As Microsoft's program manager in charge of the "Oslo" Developer Center on MSDN (since merged with the Data Developer Center http://msdn.microsoft.com/data), you'd naturally have every reason to expect that I wholly "get" what all this "Oslo" stuff is about. After all, I acquire, publish, and manage the DevCenter content that's intended to tell the "Oslo" story. [It's now called SQL Server Modeling, by the way, as we've retired the "Oslo" name.]
I must confess that this is actually not the case, at least not yet. Frankly, I still ask myself—quite often, in fact—just what's it's all for and what, in fact, someone really does with it--with the whole of it. Like many people, I can see how certain pieces like the "M" toolchain are useful in and of themselves (writing nifty languages and such), but when you start talking CLR and UML domains or "middle-tier" applications, I'll listen politely while trying to pretend my eyes aren't going glassy.
To my credit, this state of affairs is actually by design, which gives me a perfect opportunity to bore you with the backstory of how, after a hiatus of around 12 years, I found myself back at Microsoft and eventually working on "Oslo." People are going to ask about this anyway, so…well, OK, originally I wrote that whole section right here, conveniently forcing you to indulge my penchant for storytelling. But charity won out in the end and I moved it into its own piece.
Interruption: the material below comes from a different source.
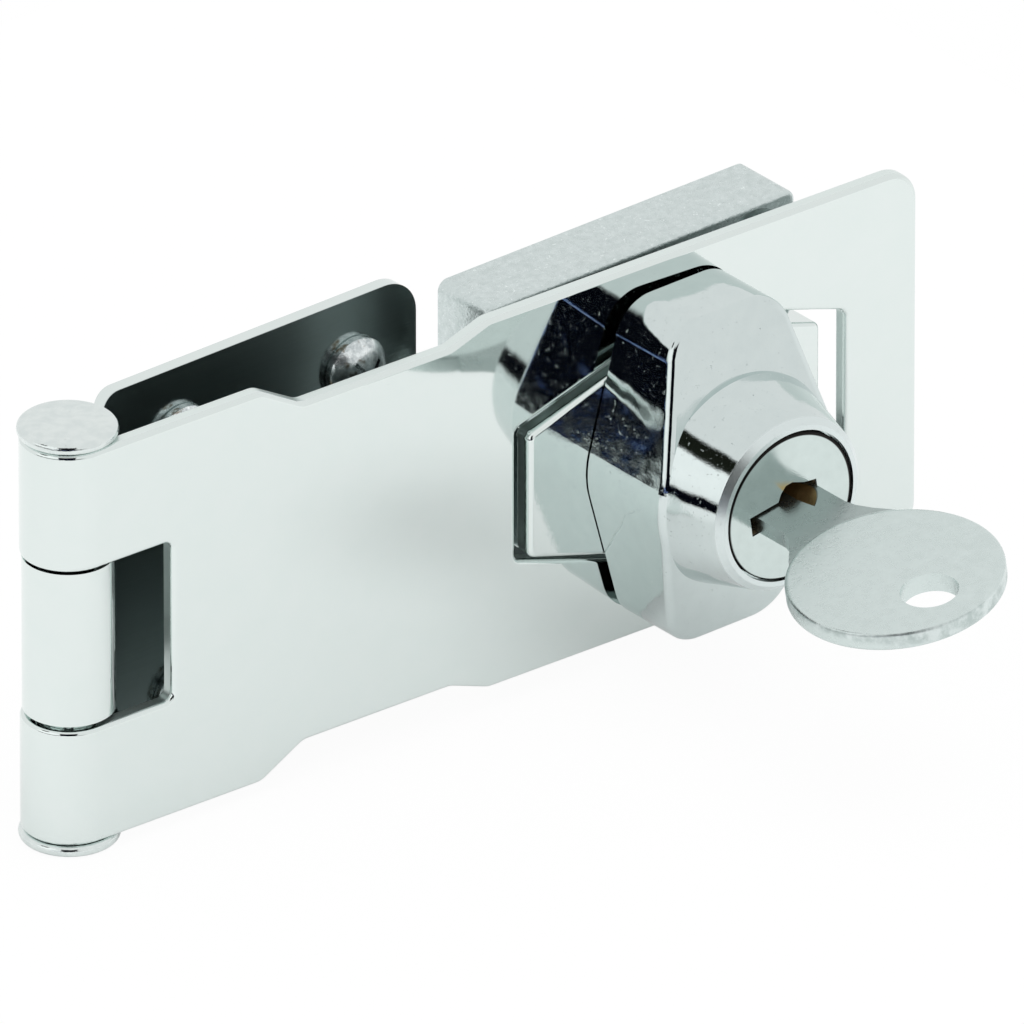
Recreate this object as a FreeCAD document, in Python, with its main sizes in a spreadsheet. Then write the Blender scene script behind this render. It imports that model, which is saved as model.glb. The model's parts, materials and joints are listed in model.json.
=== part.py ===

So like I was saying, this present state of affairs is intentional. Since the beginning of February, when I officially began this role and could at least differentiate between Microsoft code name "Oslo" and a city in Norway, much of my time has been consumed in just getting my bearings on the project while keeping the DevCenter reasonably fresh. Combined with the demands of the "Oslo" May CTP and my wife's recovery from abdominal surgery, it was only in late summer that I was able to delve into a serious learning project of my own.
My hope is that this effort will lift me out of the slums of ignorance, so to speak, and in the process lay a path for other developers (and mind you, this particular post is just a start, not the complete story). For as much as being embedded in a team that eats middle-tier for breakfast (and effortlessly speaks of app servers, repositories, and domain-specific languages with every breath) makes me at times feel quite alone, it's certain that I'm not. Many developers are surely wanting to slake their thirst for understanding, even while they skillfully feign competence. (But that's OK. We're friends and I promise I won't rat on you.)